=== DATA TO PROCESS ===
# # # # # # #

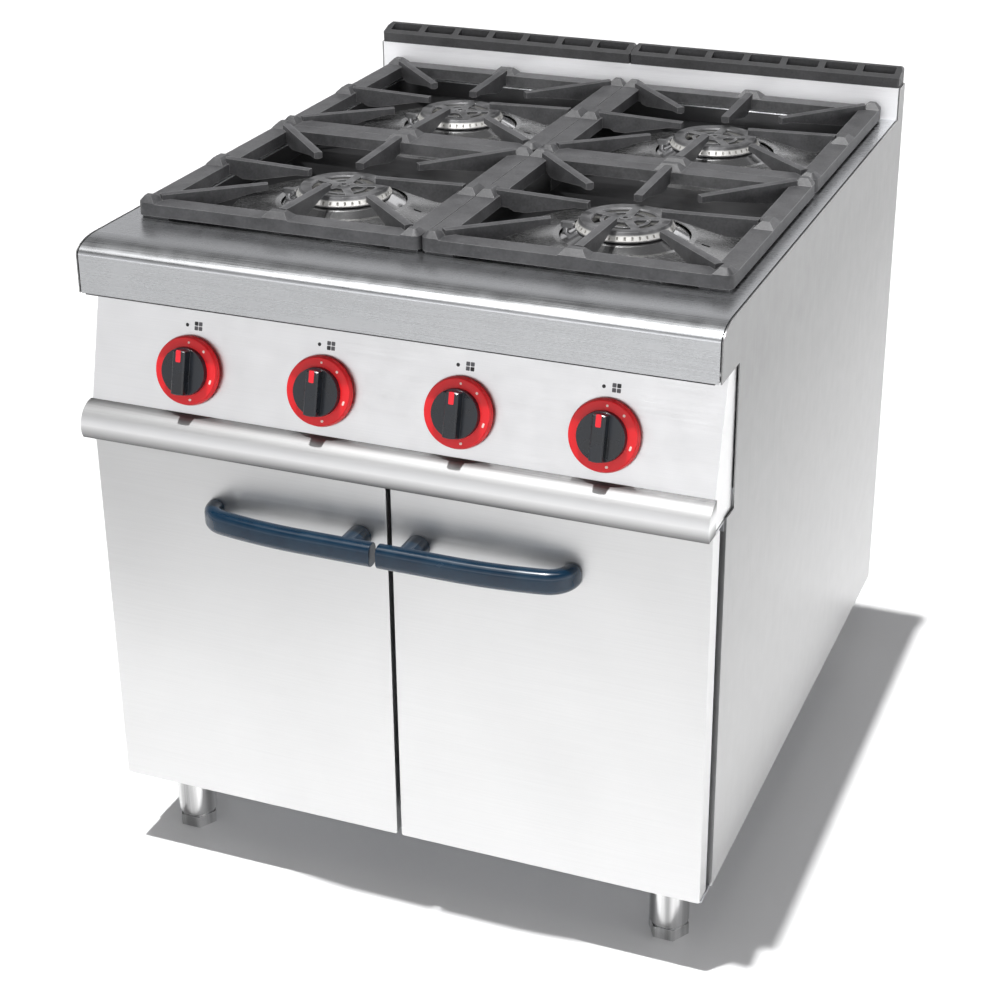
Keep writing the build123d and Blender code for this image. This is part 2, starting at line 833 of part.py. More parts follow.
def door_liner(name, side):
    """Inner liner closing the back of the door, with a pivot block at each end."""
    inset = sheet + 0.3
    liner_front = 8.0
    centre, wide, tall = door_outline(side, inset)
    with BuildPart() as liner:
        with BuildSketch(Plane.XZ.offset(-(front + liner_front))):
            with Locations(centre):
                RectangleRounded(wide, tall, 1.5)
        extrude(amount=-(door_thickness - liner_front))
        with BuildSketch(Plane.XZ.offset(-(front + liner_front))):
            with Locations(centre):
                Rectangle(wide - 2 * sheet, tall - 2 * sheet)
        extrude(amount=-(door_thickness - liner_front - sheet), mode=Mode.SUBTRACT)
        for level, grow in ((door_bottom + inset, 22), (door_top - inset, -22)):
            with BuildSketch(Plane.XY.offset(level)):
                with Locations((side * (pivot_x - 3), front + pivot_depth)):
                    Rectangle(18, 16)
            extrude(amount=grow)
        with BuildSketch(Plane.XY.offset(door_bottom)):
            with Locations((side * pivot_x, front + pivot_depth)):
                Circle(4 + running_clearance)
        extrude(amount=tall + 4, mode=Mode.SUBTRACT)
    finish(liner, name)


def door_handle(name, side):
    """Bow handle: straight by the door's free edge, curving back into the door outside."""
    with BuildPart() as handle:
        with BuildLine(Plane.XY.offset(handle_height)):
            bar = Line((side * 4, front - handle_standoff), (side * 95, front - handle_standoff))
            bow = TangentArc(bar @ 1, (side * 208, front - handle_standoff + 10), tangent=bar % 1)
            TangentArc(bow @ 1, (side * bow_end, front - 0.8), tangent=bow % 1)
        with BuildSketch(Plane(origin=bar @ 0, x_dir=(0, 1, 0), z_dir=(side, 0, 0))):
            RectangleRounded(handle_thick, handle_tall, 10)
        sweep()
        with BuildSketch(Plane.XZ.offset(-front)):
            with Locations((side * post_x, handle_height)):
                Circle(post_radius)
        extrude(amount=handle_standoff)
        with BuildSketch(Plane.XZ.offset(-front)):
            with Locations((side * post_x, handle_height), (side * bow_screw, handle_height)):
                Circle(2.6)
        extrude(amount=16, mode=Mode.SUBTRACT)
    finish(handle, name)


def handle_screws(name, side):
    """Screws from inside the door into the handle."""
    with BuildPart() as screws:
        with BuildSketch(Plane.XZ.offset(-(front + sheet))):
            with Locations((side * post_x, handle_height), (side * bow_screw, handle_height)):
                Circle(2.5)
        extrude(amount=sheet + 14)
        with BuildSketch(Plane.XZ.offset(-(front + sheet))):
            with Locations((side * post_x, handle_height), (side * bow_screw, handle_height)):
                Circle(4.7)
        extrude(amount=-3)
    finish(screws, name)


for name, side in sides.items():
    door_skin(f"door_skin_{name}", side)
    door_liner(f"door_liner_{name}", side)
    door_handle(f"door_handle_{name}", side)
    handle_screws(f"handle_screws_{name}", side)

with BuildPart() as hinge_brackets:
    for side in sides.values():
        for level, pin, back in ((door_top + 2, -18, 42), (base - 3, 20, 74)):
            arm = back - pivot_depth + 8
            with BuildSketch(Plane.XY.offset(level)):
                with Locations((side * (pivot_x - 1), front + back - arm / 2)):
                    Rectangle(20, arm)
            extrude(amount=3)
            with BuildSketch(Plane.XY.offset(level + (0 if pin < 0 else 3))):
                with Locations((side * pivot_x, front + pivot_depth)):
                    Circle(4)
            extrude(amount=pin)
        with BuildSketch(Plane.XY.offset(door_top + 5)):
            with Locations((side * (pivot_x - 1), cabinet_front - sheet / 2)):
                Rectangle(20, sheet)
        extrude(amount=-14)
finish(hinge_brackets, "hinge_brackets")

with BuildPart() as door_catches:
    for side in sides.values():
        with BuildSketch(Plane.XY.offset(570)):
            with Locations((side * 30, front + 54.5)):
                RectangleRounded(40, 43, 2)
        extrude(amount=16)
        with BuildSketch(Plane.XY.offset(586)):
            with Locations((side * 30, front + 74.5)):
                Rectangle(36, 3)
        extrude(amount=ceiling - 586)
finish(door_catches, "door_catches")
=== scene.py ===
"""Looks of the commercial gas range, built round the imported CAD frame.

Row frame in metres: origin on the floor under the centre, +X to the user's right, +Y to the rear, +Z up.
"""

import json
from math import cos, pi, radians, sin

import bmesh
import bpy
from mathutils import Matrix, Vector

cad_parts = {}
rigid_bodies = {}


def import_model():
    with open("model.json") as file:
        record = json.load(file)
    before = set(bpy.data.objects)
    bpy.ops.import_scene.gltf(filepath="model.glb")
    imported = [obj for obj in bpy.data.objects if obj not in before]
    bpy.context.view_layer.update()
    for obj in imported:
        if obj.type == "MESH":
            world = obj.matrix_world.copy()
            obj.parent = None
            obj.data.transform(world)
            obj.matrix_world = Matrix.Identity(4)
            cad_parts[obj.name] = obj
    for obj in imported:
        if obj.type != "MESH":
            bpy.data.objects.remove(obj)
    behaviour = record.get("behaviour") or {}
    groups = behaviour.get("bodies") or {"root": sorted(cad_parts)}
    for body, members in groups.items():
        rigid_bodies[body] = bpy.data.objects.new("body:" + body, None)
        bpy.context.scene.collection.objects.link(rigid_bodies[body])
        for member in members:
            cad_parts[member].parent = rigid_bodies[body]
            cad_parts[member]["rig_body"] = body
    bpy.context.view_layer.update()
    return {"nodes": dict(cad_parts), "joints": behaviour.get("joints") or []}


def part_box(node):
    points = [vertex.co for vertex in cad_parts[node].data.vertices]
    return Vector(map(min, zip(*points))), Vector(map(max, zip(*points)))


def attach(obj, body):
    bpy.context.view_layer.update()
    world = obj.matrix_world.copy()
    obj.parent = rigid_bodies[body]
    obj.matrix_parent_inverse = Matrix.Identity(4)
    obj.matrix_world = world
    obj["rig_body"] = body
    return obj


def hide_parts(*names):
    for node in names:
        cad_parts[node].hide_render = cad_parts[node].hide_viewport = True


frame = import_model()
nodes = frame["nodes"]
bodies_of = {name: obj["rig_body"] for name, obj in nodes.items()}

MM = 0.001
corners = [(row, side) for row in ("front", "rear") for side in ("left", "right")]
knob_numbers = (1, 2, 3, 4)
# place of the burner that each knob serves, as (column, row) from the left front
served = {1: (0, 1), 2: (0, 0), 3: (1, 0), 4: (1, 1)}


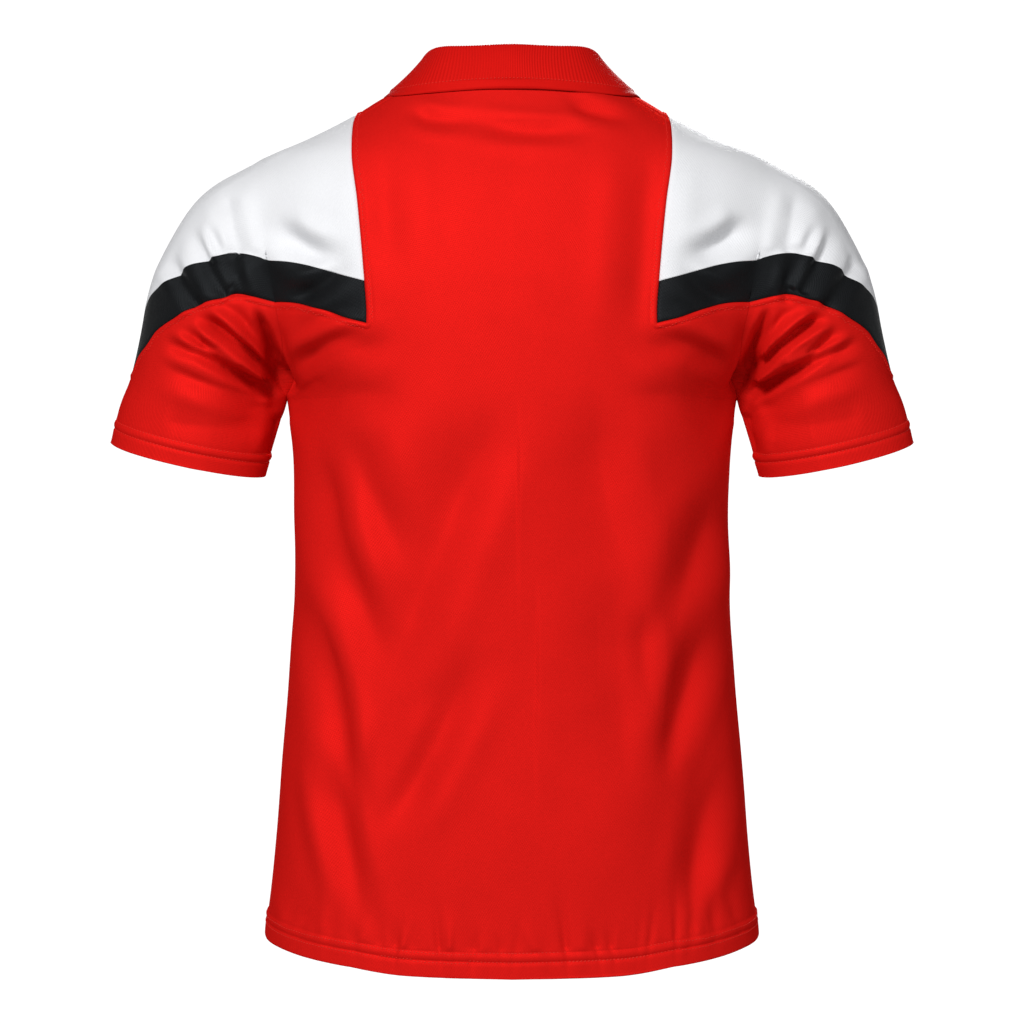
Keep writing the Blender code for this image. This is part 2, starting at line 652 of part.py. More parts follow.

# # # # # # #

Print exactly the run of lines that starts at the line with "extrude(amount=pin)" and ends at the line with "bpy.data.objects.remove(obj)". Leave out every other line.

=== COMPLETE RESPONSE ===
            extrude(amount=pin)
        with BuildSketch(Plane.XY.offset(door_top + 5)):
            with Locations((side * (pivot_x - 1), cabinet_front - sheet / 2)):
                Rectangle(20, sheet)
        extrude(amount=-14)
finish(hinge_brackets, "hinge_brackets")

with BuildPart() as door_catches:
    for side in sides.values():
        with BuildSketch(Plane.XY.offset(570)):
            with Locations((side * 30, front + 54.5)):
                RectangleRounded(40, 43, 2)
        extrude(amount=16)
        with BuildSketch(Plane.XY.offset(586)):
            with Locations((side * 30, front + 74.5)):
                Rectangle(36, 3)
        extrude(amount=ceiling - 586)
finish(door_catches, "door_catches")
=== scene.py ===
"""Looks of the commercial gas range, built round the imported CAD frame.

Row frame in metres: origin on the floor under the centre, +X to the user's right, +Y to the rear, +Z up.
"""

import json
from math import cos, pi, radians, sin

import bmesh
import bpy
from mathutils import Matrix, Vector

cad_parts = {}
rigid_bodies = {}


def import_model():
    with open("model.json") as file:
        record = json.load(file)
    before = set(bpy.data.objects)
    bpy.ops.import_scene.gltf(filepath="model.glb")
    imported = [obj for obj in bpy.data.objects if obj not in before]
    bpy.context.view_layer.update()
    for obj in imported:
        if obj.type == "MESH":
            world = obj.matrix_world.copy()
            obj.parent = None
            obj.data.transform(world)
            obj.matrix_world = Matrix.Identity(4)
            cad_parts[obj.name] = obj
    for obj in imported:
        if obj.type != "MESH":
            bpy.data.objects.remove(obj)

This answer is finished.